I’m looking into a bash script to monitor my computer use and tell on me,
I’ll let you guys know if I get it working.
Hey y’all, i just had the idea to write a tattler script to report if I’m up by a certain time or in bed by a certain time. Idea being I cron the script to run on my laptop at bedtime, and if my computer’s ever awake then it’ll tattle on me to beeminder, if I’ve already closed the lid, cron won’t run it. You could also do the same for a getting up.
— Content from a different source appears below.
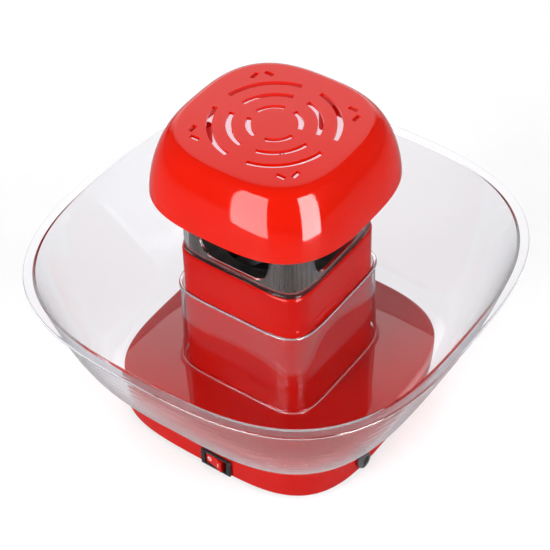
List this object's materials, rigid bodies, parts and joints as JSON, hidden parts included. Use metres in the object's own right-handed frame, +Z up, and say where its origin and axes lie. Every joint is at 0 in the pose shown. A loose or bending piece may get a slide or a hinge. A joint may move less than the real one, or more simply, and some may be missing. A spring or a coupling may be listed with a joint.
{
  "type": "popcorn maker",
  "caption": "Hot-air popcorn maker with a square base and tower, a clear bowl sleeved over the tower, a clear four-way outlet chimney and a domed vented lid.",
  "frame": {"origin": "on the floor under the centre of the base, which is the bottom centre of the bounding box", "axes": "+Z up along the tower, -Y towards the face with the rocker switch, +X towards the face with the cord gland"},
  "size_m": [0.3182, 0.3182, 0.2477],
  "materials": {
    "red_plastic": "high-gloss moulded red",
    "black_plastic": "fine satin black",
    "white_plastic": "satin white",
    "clear_plastic": "clear, polished",
    "dark_steel": "brushed dark",
    "steel": "plain steel",
    "aluminium": "satin drawn aluminium",
    "brass": "plain brass",
    "rubber": "matt black rubber",
    "silicone": "matt brick-red silicone",
    "mica": "layered mica board",
    "board_green": "green circuit board",
    "lead_brown": "brown insulation",
    "lead_blue": "blue insulation",
    "lead_red": "red insulation"
  },
  "bodies": {
    "base": {"base_housing": "red_plastic", "tower_shell": "red_plastic", "bottom_cover": "black_plastic", "fan_duct": "black_plastic", "switch_housing": "black_plastic", "bridge_rectifier": "black_plastic", "filter_capacitor": "black_plastic", "motor_end_cap": "white_plastic", "terminal_block": "white_plastic", "motor_magnet": "dark_steel", "heat_shield": "steel", "motor_can": "steel", "switch_pivot": "steel", "heater_coil": "steel", "thermal_fuse": "steel", "bottom_screw_1": "steel", "bottom_screw_2": "steel", "bottom_screw_3": "steel", "bottom_screw_4": "steel", "tower_screw_1": "steel", "tower_screw_2": "steel", "tower_screw_3": "steel", "tower_screw_4": "steel", "chamber_screw_1": "steel", "chamber_screw_2": "steel", "motor_screw_1": "steel", "motor_screw_2": "steel", "popping_chamber": "aluminium", "thermostat": "aluminium", "motor_bearing": "brass", "switch_terminal_1": "brass", "switch_terminal_2": "brass", "foot_1": "rubber", "foot_2": "rubber", "foot_3": "rubber", "foot_4": "rubber", "cord_gland": "rubber", "chamber_gasket": "silicone", "heater_frame": "mica", "rectifier_board": "board_green", "live_lead": "lead_brown", "switched_lead": "lead_brown", "neutral_lead": "lead_blue", "board_lead": "lead_blue", "motor_lead": "lead_red"},
    "fan": {"fan_impeller": "white_plastic", "motor_shaft": "steel", "motor_armature": "dark_steel"},
    "rocker": {"switch_rocker": "red_plastic"},
    "bowl": {"bowl": "clear_plastic"},
    "lid": {"top_cover": "red_plastic", "inner_deflector": "white_plastic", "chimney_shell": "clear_plastic", "chimney_liner": "dark_steel", "cover_screw_1": "steel", "cover_screw_2": "steel", "cover_screw_3": "steel", "cover_screw_4": "steel"}
  },
  "joints": [
    {"name": "bowl_lift", "type": "slide", "parent": "base", "child": "bowl", "axis": [0, 0, 1], "range_m": [0, 0.115]},
    {"name": "lid_lift", "type": "slide", "parent": "bowl", "child": "lid", "axis": [0, 0, 1], "range_m": [0, 0.08]},
    {"name": "rocker_tilt", "type": "hinge", "parent": "base", "child": "rocker", "pos_m": [0.014, -0.095, 0.0126], "axis": [0, 0, 1], "range_deg": [0, 24]},
    {"name": "fan_spin", "type": "hinge", "parent": "base", "child": "fan", "pos_m": [0, 0, 0.03], "axis": [0, 0, 1], "continuous": true}
  ]
}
I’ve gotta get up and wake my computer up by 6:30am or my script won’t report in to Beeminder, for example.
Anywhoo, here it is:
require 'httparty'
# add a line to your crontab like so to report to beeminder if you're still up at midnight:
# > crontab -e
# > 00 0 * * * ruby tattler.rb usr/gol 1
token = "__REPLACE_ME__"
usr, gol = ARGV[0].split('/')
val = ARGV[1]
url = "https://www.beeminder.com/api/v1/users/#{usr}/goals/#{gol}/datapoints.json"
args = {
:timestamp=>Time.now.to_i,
:value=>val.to_i,
:auth_token=>token
}
HTTParty.post(url,:query=>args)
On Saturday, August 10, 2013 3:27:11 PM UTC-4, Bethany M. Soule wrote:
Hey y’all, i just had the idea to write a tattler script to report if
I’m up by a certain time or in bed by a certain time. Idea being I
cron the script to run on my laptop at bedtime, and if my computer’s
ever awake then it’ll tattle on me to beeminder, if I’ve already
closed the lid, cron won’t run it. You could also do the same for a
getting up. I’ve gotta get up and wake my computer up by 6:30am or my
script won’t report in to Beeminder, for example.
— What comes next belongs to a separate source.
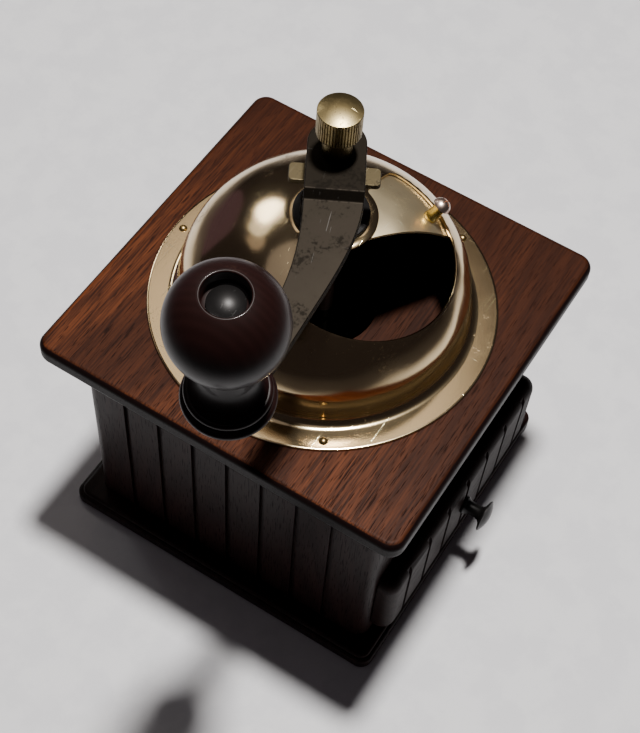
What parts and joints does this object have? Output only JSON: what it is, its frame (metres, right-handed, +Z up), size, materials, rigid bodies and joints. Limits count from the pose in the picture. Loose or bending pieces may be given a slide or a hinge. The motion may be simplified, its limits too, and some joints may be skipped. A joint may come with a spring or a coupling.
{
  "type": "hand crank coffee mill",
  "caption": "Box coffee mill with an open metal hopper dome, a turning hatch, a top crank with a ball grip, a conical burr set and a drawer.",
  "frame": {"origin": "centre of the base plate's underside, under the spindle", "axes": "+Z up along the spindle, -Y towards the drawer front, +X to the right seen from the drawer"},
  "size_m": [0.1698, 0.1447, 0.2215],
  "materials": {
    "top_wood": "red-brown open-grained wood, clear lacquer, with a black-brown lacquered edge",
    "dark_wood": "black-brown satin lacquer over wood",
    "bare_wood": "unfinished light wood",
    "brass": "polished brass-plated sheet, lightly worn",
    "worn_steel": "dull grey steel with fine scratches",
    "bright_steel": "plain bright steel",
    "black_steel": "black oxide",
    "cast_iron": "dark cast iron",
    "grip_wood": "glossy dark brown lacquer"
  },
  "bodies": {
    "box": {"base_plate": "dark_wood", "left_panel": "dark_wood", "right_panel": "dark_wood", "back_panel": "dark_wood", "front_rail": "dark_wood", "drawer_guides": "bare_wood", "top_plate": "top_wood", "dome": "brass", "dome_nails": "brass", "upper_bush": "black_steel", "hatch_washer": "worn_steel", "burr_housing": "cast_iron", "housing_screws": "bright_steel", "outer_burr": "cast_iron", "lower_bridge": "worn_steel", "bridge_screws": "bright_steel", "lower_bush": "brass", "base_screws": "bright_steel"},
    "drawer": {"drawer_front": "dark_wood", "drawer_left": "bare_wood", "drawer_right": "bare_wood", "drawer_back": "bare_wood", "drawer_bottom": "bare_wood", "drawer_pull": "black_steel", "pull_screw": "bright_steel"},
    "hatch": {"hatch": "brass", "hatch_post": "brass", "hatch_screw": "bright_steel"},
    "crank": {"spindle": "bright_steel", "inner_burr": "cast_iron", "burr_pin": "bright_steel", "burr_spring": "bright_steel", "lock_plate": "worn_steel", "crank_arm": "worn_steel", "cap_nut": "brass", "grip_rivet": "black_steel"},
    "adjuster": {"adjusting_nut": "black_steel"},
    "grip": {"grip_knob": "grip_wood"}
  },
  "joints": [
    {"name": "crank_turn", "type": "hinge", "parent": "box", "child": "crank", "pos_m": [0, 0, 0.15], "axis": [0, 0, -1], "continuous": true},
    {"name": "grip_spin", "type": "hinge", "parent": "crank", "child": "grip", "pos_m": [-0.08185, -0.01736, 0.16534], "axis": [-0.1066, -0.0591, 0.9925], "continuous": true},
    {"name": "grind_adjust", "type": "hinge", "parent": "crank", "child": "adjuster", "pos_m": [0, 0, 0.15], "axis": [0, 0, 1], "range_deg": [-180, 180]},
    {"name": "hatch_turn", "type": "hinge", "parent": "box", "child": "hatch", "pos_m": [0, 0, 0.147], "axis": [0, 0, 1], "range_deg": [-109, 16]},
    {"name": "drawer_slide", "type": "slide", "parent": "box", "child": "drawer", "axis": [0, -1, 0], "range_m": [0, 0.09]}
  ]
}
@Bethany_M_Soule Ah, this is awesome!! I have something similar on my phone, but that’s just meant I stay up on my computer instead Now I can Beemind both!!
@Presley_Pizzo For setting up something similar on my phone, I use Tasker (for Android) and it starts a Beeminder timer every time my phone display is on between 10pm and 6am. It turns off the timer when I lock the screen.
Edit: I just realized this post is five years old!!